In addressing the very nature of human rights law, Lord Reed called with approval upon the words of Lord Cooke in R (Daly) v Secretary of State for the Home Department [2001] 2 AC 532: “The truth is, I think, that some rights are inherent and fundamental to democratic civilised society. Conventions, constitutions, bills of rights and the like respond by recognising rather than creating them.”

These paragraphs are important not just for those lawyers whose work calls most frequently on Convention rights, but also for those – lawyers and non-lawyers– who seek or oppose the repeal of the Human Rights Act 1998 as a solution for perceived excessive or unhelpful European influence on domestic decisions. One wonders if Lord Reed had one eye on that debate when he emphasised that human rights were not invented, or even primarily shaped, in Strasbourg, and nor is their protection guaranteed only in Strasbourg. The concept of human rights and their protection will not be swept away in a post-HRA world.

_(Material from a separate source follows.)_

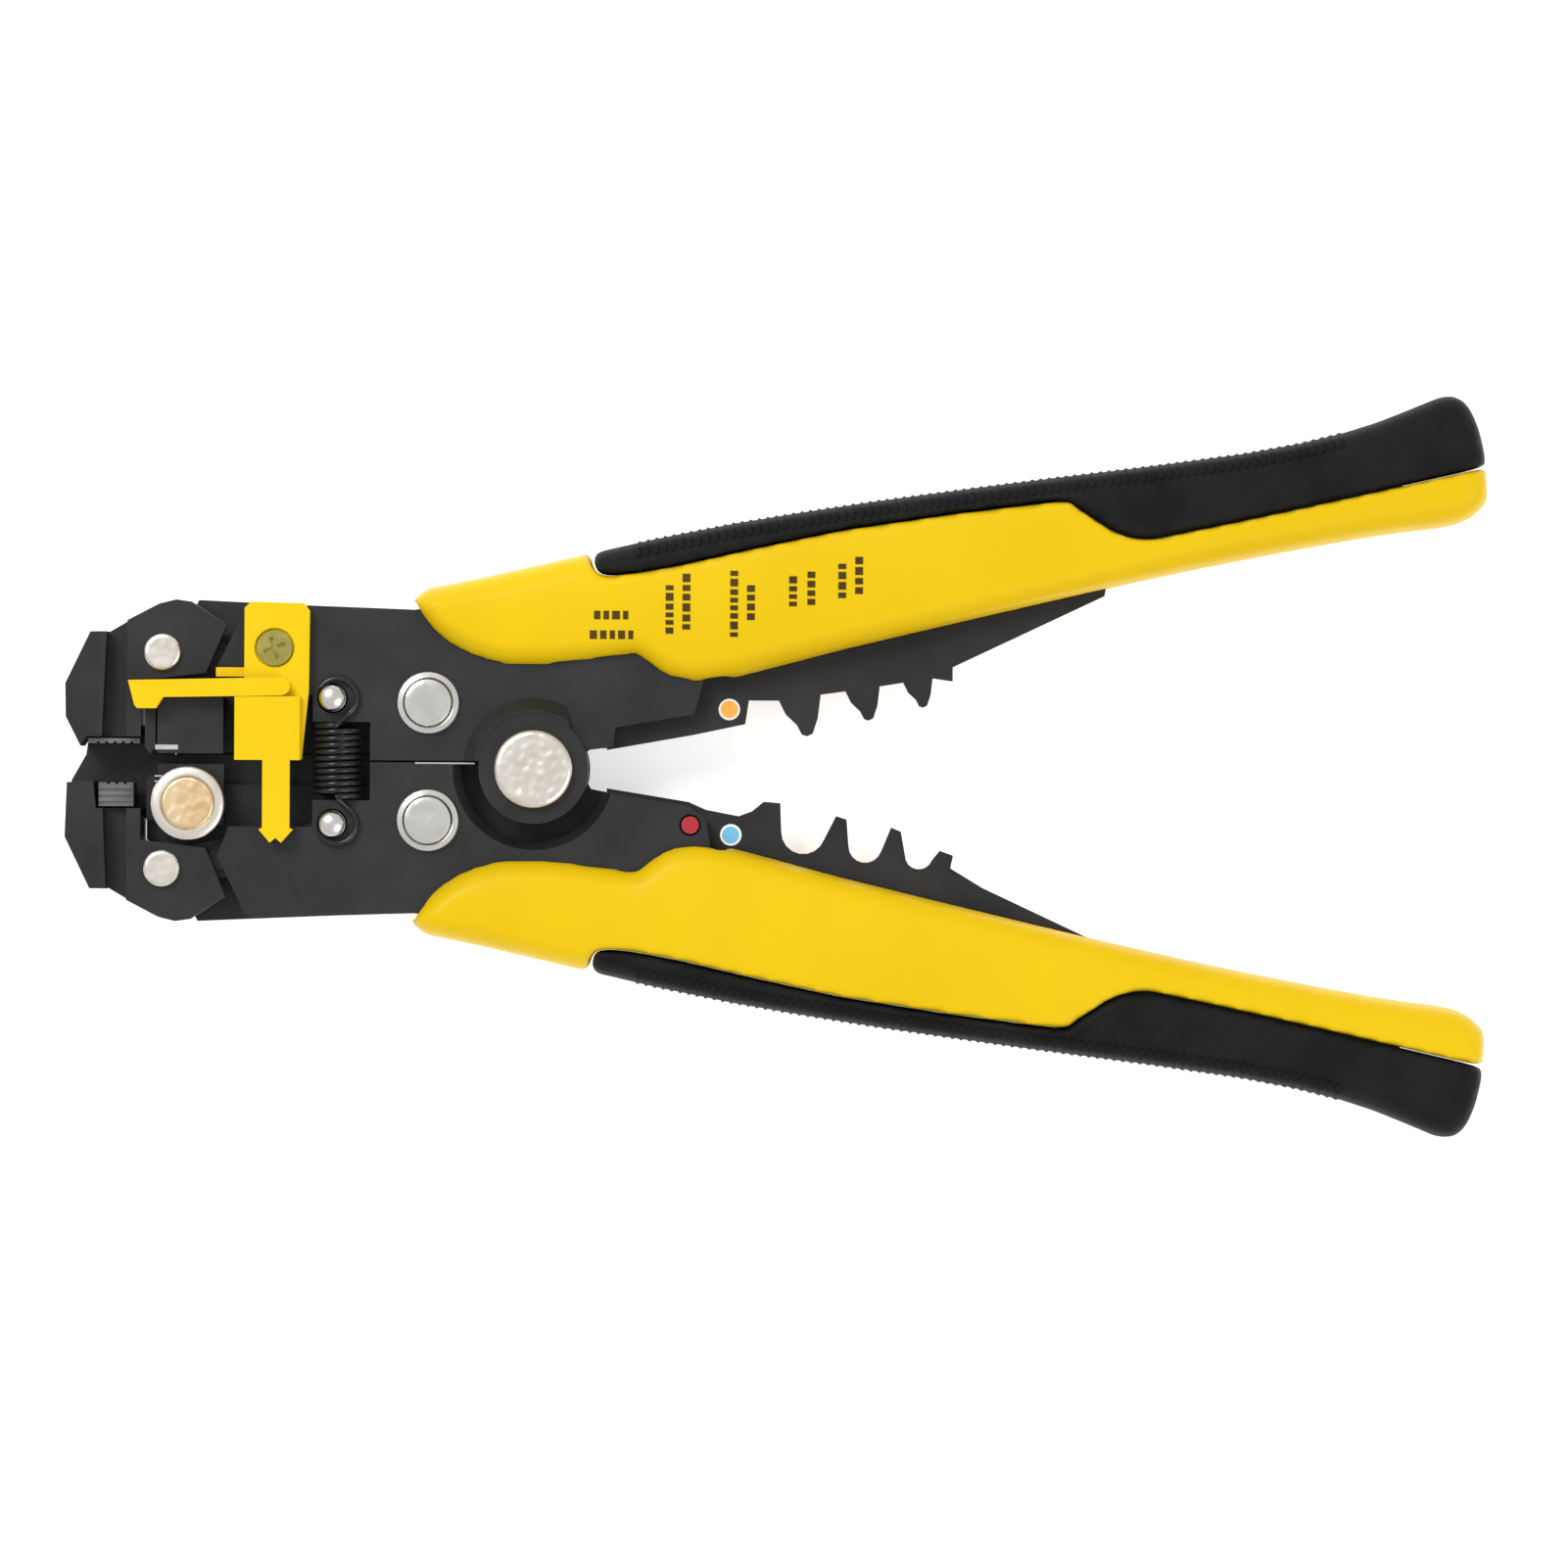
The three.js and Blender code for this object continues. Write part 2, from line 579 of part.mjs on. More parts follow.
// A nose block with a cheek that reaches back over the nose bar.
function noseJaw(side) {
  const outline = [...JAW_OUTLINE, ...MOUTH_EDGE[side]];
  const block = slab(fromSplit(side, outline), [side === LOWER ? FLAP_Z[0] : JAW_Z[0], JAW_Z[1]]);
  const barRoom = box(side, [-56.1, -40], [0, 24], [FLAP_Z[0] - 1, CHEEK_Z[0]]);
  const groove = slab(fromSplit(side, GROOVE), [GROOVE_FLOOR, JAW_Z[1] + 1]);
  const jaw = cutAll(block, [
    barRoom, groove, noseFacet(side), disc(splitPoint(side, NOSE_PIVOT), NOSE_SHANK_R + GAP, grow(CHEEK_Z)),
  ]);
  return side === LOWER ? jaw.add(slab(fromSplit(side, FLAP), FLAP_Z)) : jaw;
}

// The nose block's front face slopes down towards the tip.
function noseFacet(side) {
  const wedge = new THREE.BoxGeometry(14, 40, 8);
  wedge.translate(-7, 0, 4);
  wedge.rotateY(THREE.MathUtils.degToRad(-FACET.slope));
  wedge.translate(FACET.x, AXIS_Y + side * 12, JAW_Z[1]);
  return toSolid(wedge);
}

// A hard pad with cross grooves in its gripping face, and a line between each of its leaves.
function grippingPad(side) {
  const { from, to, x } = PAD[side];
  const pad = box(side, x, [from, to], PAD_Z);
  const grooves = [];
  for (let at = x[0] + 1.2; at < x[1] - 0.6; at += 1.2) {
    grooves.push(box(side, [at, at + 0.45], [from - 0.1, from + 0.25], grow(PAD_Z)));
  }
  for (let at = from + 0.9; at < to - 0.5; at += 0.9) {
    grooves.push(box(side, grow(x), [at, at + 0.4], [PAD_Z[1] - 0.5, PAD_Z[1] + 1]));
  }
  return cutAll(pad, grooves);
}

function noseRivet(side) {
  const top = CHEEK_Z[1];
  return turned(splitPoint(side, NOSE_PIVOT), [
    [0, BAR_Z[0]], [NOSE_SHANK_R, BAR_Z[0]], [NOSE_SHANK_R, top + 0.3], [NOSE_RIVET_R, top + 0.3],
    [NOSE_RIVET_R, top + 0.8], [NOSE_RIVET_R - 0.3, top + 1.1], [0, top + 1.1],
  ]);
}

// ---- Wire stop ----------------------------------------------------------------------------------

function wireStop() {
  const plate = slab(fromSplit(UPPER, [
    [-41.3, 0.2], [-33.1, 0.2], [-32.1, 10], [-32, 21.4], [-32.8, 22.5], [-40.4, 22.7], [-41.3, 21.8],
  ]), STOP_Z);
  const block = box(UPPER, [-42.6, -33.3], [0.1, 9.2], [STOP_Z[0], PRONG_Z[1]]);
  const flange = box(UPPER, [-45.4, -41.1], [12, 13.3], [STOP_Z[0], STOP_Z[0] + 0.9]);
  const reach = slab(fromSplit(UPPER, [
    ...arc([-36, 10.6], 1.3, -90, 90, 6), [-57.8, 11.4], [-56.9, 7.9], [-56.5, 7.4], [-53.8, 7.4], [-52.8, 9],
  ]), STOP_ARM_Z);
  const prong = slab(fromSplit(UPPER, [
    [-38.6, 1], [-38.6, -9.6], [-39.1, -9.8], [-37.5, -11.7], [-36.7, -11], [-35.9, -11.7], [-34.2, -9.8],
    [-34.7, -9.6], [-34.7, 1],
  ]), PRONG_Z);
  const whole = joinAll([plate, block, flange, reach, prong]);
  const countersink = turned(splitPoint(UPPER, STOP_SCREW), [
    [0, 13], [1.35, 13], [1.35, 14.9], [2.9, 16.3], [2.9, 17], [0, 17],
  ], 28);
  return whole.subtract(countersink);
}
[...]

Finally, some crumbs of support can be found for those currently warning of the consequences of reducing access to the courts. As well as discouraging an approach in which resource allocation rules supreme and in which utility is placed above fairness, Lord Reed also cautions at paragraph 72 against creating a system which is penny-wise, pound-foolish. Whilst an oral hearing might cost in the short term, affording the individual a chance to a fair hearing will contribute to better decision-making in the long-term and this, ultimately, will save everyone money. Indeed, the judgment as a whole stands in contrast to the general policy trend of stripping down court time to a bare minimum for the sake of the purse-strings. It will be interesting to see if the logic of the decision in Osborn provides a glimpse of arguments to come.